Nous parlerons encore dans la suite de cet ouvrage, d’autres noms propres défigurés par les copistes de Procope. Ces copistes Grecs ayant vécu dans les derniers tems de l’empire de Constantinople, il n’est pas étonnant qu’ils ayent eu assez peu de connoissance de la géographie des Gaules, pour estropier le nom des villes, des fleuves et des nations de cette vaste contrée.

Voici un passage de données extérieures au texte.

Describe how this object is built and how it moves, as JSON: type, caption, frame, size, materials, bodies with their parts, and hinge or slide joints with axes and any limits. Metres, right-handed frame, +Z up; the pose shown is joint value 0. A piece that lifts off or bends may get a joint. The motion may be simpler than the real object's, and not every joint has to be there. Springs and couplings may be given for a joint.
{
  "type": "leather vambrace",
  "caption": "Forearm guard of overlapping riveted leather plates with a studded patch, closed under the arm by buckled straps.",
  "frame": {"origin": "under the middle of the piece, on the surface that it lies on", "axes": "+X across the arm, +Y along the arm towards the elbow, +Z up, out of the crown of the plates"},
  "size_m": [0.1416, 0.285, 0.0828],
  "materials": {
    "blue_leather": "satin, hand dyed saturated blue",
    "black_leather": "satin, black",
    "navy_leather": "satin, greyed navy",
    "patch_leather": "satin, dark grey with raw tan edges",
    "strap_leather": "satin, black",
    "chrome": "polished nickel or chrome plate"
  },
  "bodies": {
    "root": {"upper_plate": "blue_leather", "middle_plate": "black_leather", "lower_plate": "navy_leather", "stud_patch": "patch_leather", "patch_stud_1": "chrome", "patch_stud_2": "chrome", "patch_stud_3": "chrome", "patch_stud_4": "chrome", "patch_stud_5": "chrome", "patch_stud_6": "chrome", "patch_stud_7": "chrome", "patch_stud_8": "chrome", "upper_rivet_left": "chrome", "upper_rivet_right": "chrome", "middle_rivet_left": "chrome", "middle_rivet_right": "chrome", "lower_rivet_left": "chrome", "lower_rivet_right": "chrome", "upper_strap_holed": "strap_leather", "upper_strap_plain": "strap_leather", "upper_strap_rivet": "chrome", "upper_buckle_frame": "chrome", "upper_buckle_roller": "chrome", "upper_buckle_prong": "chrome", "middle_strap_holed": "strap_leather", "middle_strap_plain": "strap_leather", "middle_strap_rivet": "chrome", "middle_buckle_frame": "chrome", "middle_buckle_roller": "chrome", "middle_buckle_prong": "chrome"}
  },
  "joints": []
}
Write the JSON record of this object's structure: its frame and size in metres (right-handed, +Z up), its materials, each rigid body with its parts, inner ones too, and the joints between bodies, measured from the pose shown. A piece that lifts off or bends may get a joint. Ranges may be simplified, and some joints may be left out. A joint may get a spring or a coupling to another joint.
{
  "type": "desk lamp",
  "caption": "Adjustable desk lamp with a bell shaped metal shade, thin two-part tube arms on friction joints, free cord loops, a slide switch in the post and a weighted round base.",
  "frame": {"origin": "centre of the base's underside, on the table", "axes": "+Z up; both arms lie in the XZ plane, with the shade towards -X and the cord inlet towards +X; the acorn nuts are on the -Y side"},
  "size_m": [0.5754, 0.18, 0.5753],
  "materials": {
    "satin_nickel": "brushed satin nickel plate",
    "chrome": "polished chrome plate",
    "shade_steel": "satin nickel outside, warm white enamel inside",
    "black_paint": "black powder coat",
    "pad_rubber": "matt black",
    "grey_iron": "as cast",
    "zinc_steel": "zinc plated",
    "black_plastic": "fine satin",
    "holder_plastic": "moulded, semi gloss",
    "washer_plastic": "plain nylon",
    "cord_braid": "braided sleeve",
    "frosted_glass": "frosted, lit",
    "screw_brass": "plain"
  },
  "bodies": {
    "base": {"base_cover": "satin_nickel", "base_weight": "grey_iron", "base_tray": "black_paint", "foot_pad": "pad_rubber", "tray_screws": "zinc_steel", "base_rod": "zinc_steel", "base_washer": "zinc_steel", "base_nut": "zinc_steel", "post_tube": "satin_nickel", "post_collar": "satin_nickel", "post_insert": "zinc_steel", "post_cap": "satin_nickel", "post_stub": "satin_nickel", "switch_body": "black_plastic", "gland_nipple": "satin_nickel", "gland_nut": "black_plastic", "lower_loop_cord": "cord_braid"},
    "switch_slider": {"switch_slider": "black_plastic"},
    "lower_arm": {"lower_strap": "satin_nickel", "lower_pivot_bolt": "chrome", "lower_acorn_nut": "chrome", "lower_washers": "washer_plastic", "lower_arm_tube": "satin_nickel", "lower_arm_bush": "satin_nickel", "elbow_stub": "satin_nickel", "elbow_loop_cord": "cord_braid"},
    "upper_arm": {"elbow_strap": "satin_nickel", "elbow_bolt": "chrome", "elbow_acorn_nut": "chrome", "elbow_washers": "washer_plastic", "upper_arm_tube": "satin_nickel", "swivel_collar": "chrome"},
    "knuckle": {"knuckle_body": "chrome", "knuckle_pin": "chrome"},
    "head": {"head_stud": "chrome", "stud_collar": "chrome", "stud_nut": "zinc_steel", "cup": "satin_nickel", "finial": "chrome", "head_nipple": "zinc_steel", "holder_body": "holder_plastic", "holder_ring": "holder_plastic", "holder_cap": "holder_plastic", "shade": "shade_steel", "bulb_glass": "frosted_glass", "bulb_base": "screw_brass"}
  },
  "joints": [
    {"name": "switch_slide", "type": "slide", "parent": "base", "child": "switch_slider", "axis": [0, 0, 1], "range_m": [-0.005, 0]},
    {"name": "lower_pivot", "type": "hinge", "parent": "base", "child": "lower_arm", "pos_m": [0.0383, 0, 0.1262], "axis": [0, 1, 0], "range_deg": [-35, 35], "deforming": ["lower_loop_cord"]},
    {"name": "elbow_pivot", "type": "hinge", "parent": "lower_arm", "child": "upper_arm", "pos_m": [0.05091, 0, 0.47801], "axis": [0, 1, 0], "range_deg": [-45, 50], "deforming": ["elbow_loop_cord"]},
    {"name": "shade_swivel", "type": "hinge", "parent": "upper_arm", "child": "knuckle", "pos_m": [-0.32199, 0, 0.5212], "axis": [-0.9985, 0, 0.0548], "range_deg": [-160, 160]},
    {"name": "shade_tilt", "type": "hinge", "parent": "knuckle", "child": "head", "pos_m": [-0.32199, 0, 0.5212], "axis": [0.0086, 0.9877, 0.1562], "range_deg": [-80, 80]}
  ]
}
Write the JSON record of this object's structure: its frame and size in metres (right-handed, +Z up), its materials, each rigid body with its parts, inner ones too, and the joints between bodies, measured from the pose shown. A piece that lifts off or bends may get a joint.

Je finirai ce chapitre par une conjecture que Vigner fait sur la réduction des Armoriques à l’obéissance de Clovis. La voici : » Ils avoient été incités par leurs Evêques à se ranger sous la loi des François plûtôt que des Visigots par les causes alleguées ci-dessus. En confirmation de quoi plusieurs ont écrit que S. Mélaine Evêque de Rennes[7] fut fort familier, voire un des Conseillers, du Roi Clovis, ce qui ne pouvoit être vrai s’il avoit été Sujet d’un autre Roi & non de lui. » Il seroit bien inutile après tout ce que j’ai dit des Armoriques, d’avertir le lecteur qu’il ne faut point les confondre comme l’ont fait quelques auteurs modernes, avec les Bretons Insulaires qui vinrent s’établir dans les Gaules, un petit nombre d’années après la réduction des premiers à l’obéissance de Clovis. Nous parlerons plus au long de ces Bretons Insulaires, qui n’ont rien eu de commun avec les Armoriques, si ce n’est d’avoir occupé une portion de la patrie des derniers.

  1. Sirm. Conc. Gall. tom. pr. 174.
  2. Vid. Procop. Hoeschelii, pag. 184.
  3. Petav. Rat. temp. Part. 1 lib. 7. cap. 3.
  4. Cangi. Gl. Lat. rom. pr. pag. 211.
  5. Préface Histor.
  6. Edition de 1696. p. 67. Edition de 722. pag. 19.